Structured LISTA for Multidimensional Harmonic Retrieval

Learned iterative shrinkage thresholding algorithm (LISTA), which adopts deep learning techniques to optimize algorithm parameters from labeled training data, can be successfully applied to small-scale multidimensional harmonic retrieval (MHR) problems. However, LISTA becomes computationally demanding for large-scale MHR because the matrix size of the learned mutual inhibition matrix exhibits quadratic growth with the signal length. These large matrices consume costly memory/computation resources and require a huge amount of labeled data for training.

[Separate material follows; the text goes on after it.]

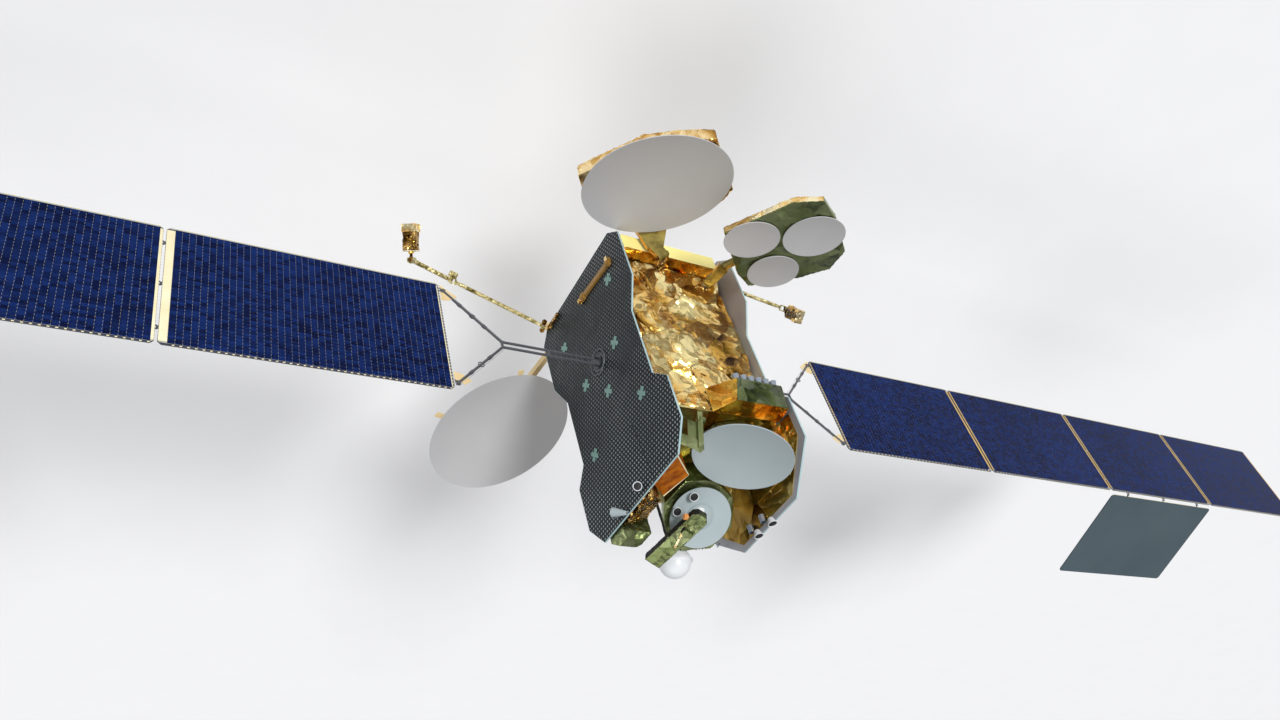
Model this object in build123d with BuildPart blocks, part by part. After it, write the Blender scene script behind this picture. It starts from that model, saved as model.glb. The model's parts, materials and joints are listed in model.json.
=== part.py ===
"""Geostationary telecommunications satellite with two folding solar wings, three deployable
antenna assemblies, a populated Earth deck and two jointed thruster booms. Millimetres.

Origin: centre of the launch adapter ring's lower face. +Z points to the Earth deck,
X runs along the solar wings and -Y is the foil-covered side.
"""

import os
from math import asin, cos, radians, sin

from build123d import *

os.makedirs("parts", exist_ok=True)

# Body: heights are counted from the wing axis
ring_height = 290
platform_drop = 1860
earth_deck_height = 1750
body_width = 2270
body_depth = 2200
body_chamfer = 90
deck_thickness = 40
deck_overhang = 150

# Anti-Earth platform, adapter ring and main engine
platform_inset = 85
platform_reach = 200
platform_thickness = 350
ring_outer_radius = 597
ring_wall = 26
ring_flange = 40
ring_flange_step = 10
ring_flange_slope = 20
engine_throat_radius = 45
engine_mouth_radius = 260
engine_length = 620
engine_recess = 330
engine_wall = 6
engine_collar = 60
engine_bulge_radius = 177
engine_bulge_height = 279

# Radiators
radiator_thickness = 30
radiator_outline = [
    # y beyond the body's side, z above the wing axis, the same on both sides
    (100, -1900),
    (350, -1670),
    (350, -620),
    (60, -80),
    (60, 1240),
    (350, 1540),
    (350, 2330),
]
radiator_earth_end = {
    # side, y beyond the body's side, z above the wing axis
    "plus_x": [(-1, 30, 2750), (1, 30, 2750)],
    "minus_x": [(-1, -300, 3020), (1, -400, 3040), (1, 20, 2660)],
}
lining_thickness = 12
lining_outline = {
    # side, y beyond the body's side, height above the deck
    "plus_x": [(-1, 230, 0), (-1, 230, 420), (-1, -60, 870), (1, -60, 870), (1, 230, 520), (1, 230, 0)],
    "minus_x": [
        (-1, 230, 0), (-1, 230, 430), (-1, -350, 1140), (1, -460, 1150), (1, -60, 760), (1, 60, 0),
    ],
}
fairing_plan = {
    # distance inward from the lining, y from the body's foil side inward, height above the deck
    "plus_x": [(0, -50, 850), (0, -760, 850), (620, -1340, 640), (820, -865, 560)],
    "minus_x": [(0, -50, 780), (0, -1220, 780), (130, -1220, 200), (150, -50, 200)],
}

# Fittings on a radiator: hold-down bar with an end block each, and cross-shaped pads
fitting_thickness = 12
hold_down = ((-1070, -1350), (-40, -1440))
hold_down_width = 90
hold_down_depth = 45
hold_down_block = 70
hold_down_height = 75
pad_length = 210
pad_width = 70
pads = [(-849, -1116), (841, -1077), (-528, 40), (520, 63), (-22, 643), (-785, 1328), (783, 1324)]

# Solar wings
panel_count = 4
panel_length = 3935
panel_gap = 40
panel_width = 2200
panel_thickness = 24
panel_chamfer = 45
panel_standoff = 2673
folded_gap = 16
lateral_gap = 52
lateral_width = 2210
lateral_end_gap = 20
lateral_swing = 73.1
lateral_hinge_out = 45
lateral_on = 2
lateral_stations = (0.15, 0.5, 0.85)
barrel_radius = 8
barrel_length = 46
pin_radius = 4
pin_clearance = 0.08
side_play = 0.5
hinge_root = 30
hinge_stations = (-800, 0, 800)
ear_thickness = 10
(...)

For MHR problems, the mutual inhibition matrix naturally has a Toeplitz structure, implying the degrees of freedom of the matrix can be reduced from quadratic order to linear order. We thereby propose a structured LISTA-Toeplitz network, which imposes Toeplitz structure on the mutual inhibition matrices and applies linear convolution instead of matrix-vector multiplications in traditional LISTA. Both simulation and field tests for air target detection with radar are carried out to validate the performance of the proposed network. For small-scale MHR problems, LISTA-Toeplitz exhibits close or even better recovery accuracy than traditional LISTA, while the former significantly reduces the network complexity and requires much less training data. For large-scale MHR problems, where LISTA is difficult to implement due to the huge size of the matrices, our proposed LISTA-Toeplitz still enjoys good recovery performance.